In 1896, a Supreme Court decision in Plessy v Ferguson legalized separate but equal accommodations in public facilities. This action ushered in an era of separation/segregation in our country from which we have never fully recovered. At the time our federal government actually believed that segregation was okay as long as both parties had equal quality and access to accommodations. Needless to say, our judicial discourse corrected this mistaken notion and the Supreme Court overturned their decision in 1954 with Brown v the Board of Education and still in 2019, we have never fully recovered. Even after the reversal, the civil rights movements of the 50’s and 60’s were much about opposing Jim Crow laws which were laws created by southern states to enforce segregation that had been outlaweed. To this, Dr. King and other civil rights leaders of the day spoke out and still today, we have not fully recovered.

In 1968, The Fair Housing Act (Title VIII of the Civil Rights Act of 1968) gave the federal government enforcement mechanisms to ensure that housing was available to all without regard to “race.” While this had some small effect on segregation in housing in our country, we still suffer to a relatively large degree with very segregated housing. While moves by the legislature at the state and federal levels continue and indeed should, to ensure that everyone has access and the ability to freely move about and live where he or she wants to live and dine where he or she wants to dine and go to school where he or she wants to go to school, when it comes to segregation, we have still never fully recovered.

Dr. Martin Luther King Jr in his Letter from a Birmingham Jail, wrote to fellow clergymen who he felt were not only sitting idly by while these injustices took place, but they were at the same time condemning him for confronting the injustices. The segregation statutes he was referring to were acts of the government that were not being challenged by those of moral bearing and position. This is not a phenomenon of only 50 years ago. It continues today. However, oddly enough, the segregation comes from those previously kept out who now fight to keep others out.

The early twentieth century and Jim Crow era produced the “black” institutions that became so common across our national landscape. “Black” churches, “black” businesses, “black” social organizations and “black” communities were not only the norm but seen as a tool for progress as newly freed “black” men bonded together to further their economic and social plight.

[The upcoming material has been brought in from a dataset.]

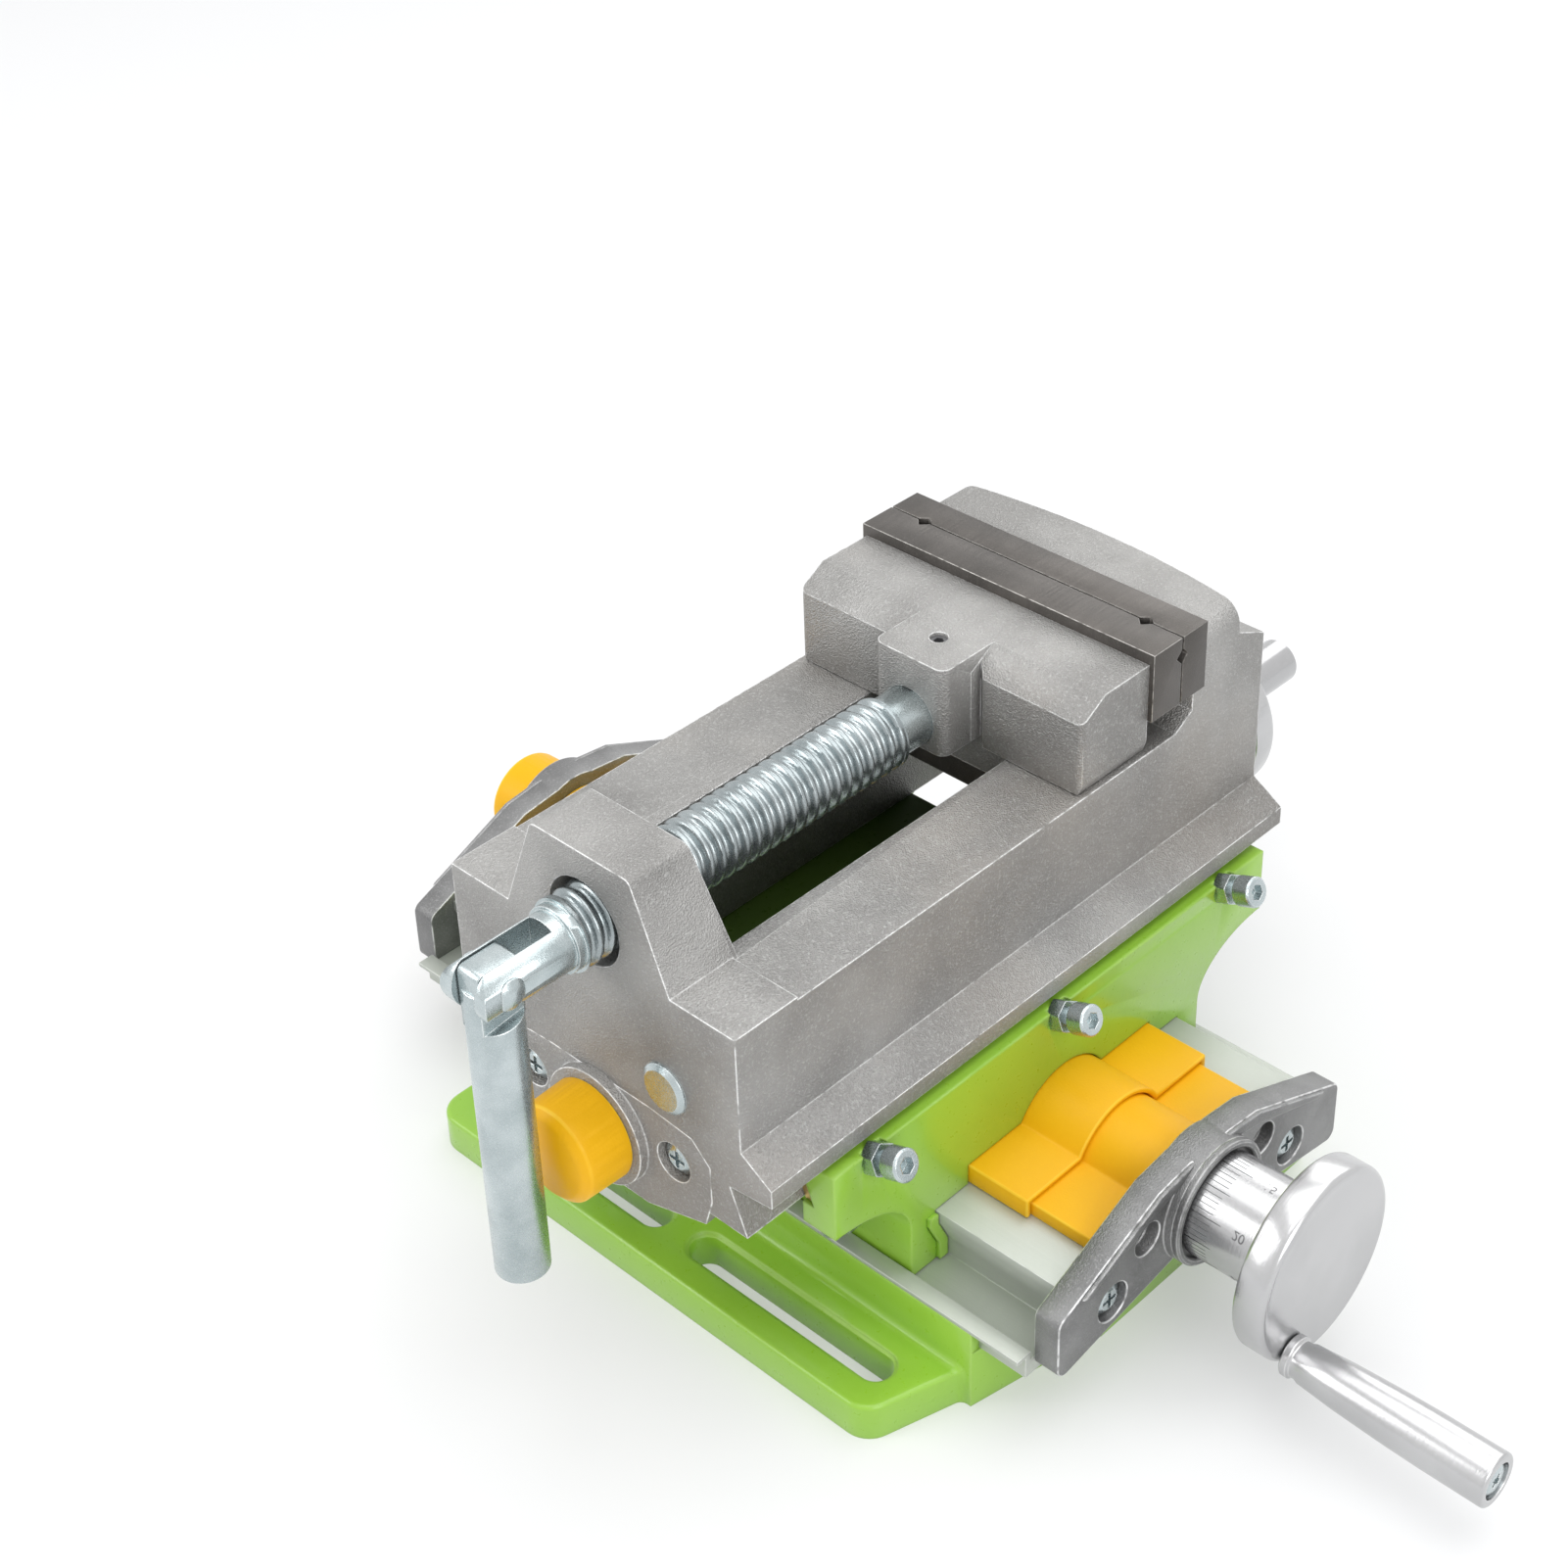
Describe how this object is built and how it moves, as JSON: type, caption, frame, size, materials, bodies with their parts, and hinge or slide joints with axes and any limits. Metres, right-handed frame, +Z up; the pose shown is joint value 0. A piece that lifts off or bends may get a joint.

This was constructive in the early 20th century, but early in the 21st century, we must think differently.

While there is no legalized segregation today, there is still socialized and mental segregation. From the “black” fraternity I joined to the “black” alumni association that I unwillingly became a part of, from the “black”

church that I attended last week, to the black awards banquet held in some major city, it is all the same; segregation by skin tone and we must ask ourselves, do we want to maintain this separation? If so, we are having a serious clash with the vision that Dr. King had. He believed as quoted above that “segregation distorts the soul and damages the personality.” Segregation creates an “us v them” mentality, pitting one group against another and forcing all to choose a side.

Segregation carries a tremendous social impact from which a society has a difficult time recovering. Signs of the end of physical segregation may be easily removed, but the ideology that drove the creation of such separation may take decades and perhaps even centuries to do away with completely.

Today in view of yesterday’s segregation, we must begin to do that which leads to an integrated tomorrow. We must pledge to live each day to become, not only more at peace with our fellow brothers and sisters, but inevitably to become one with them – united! This is true integration.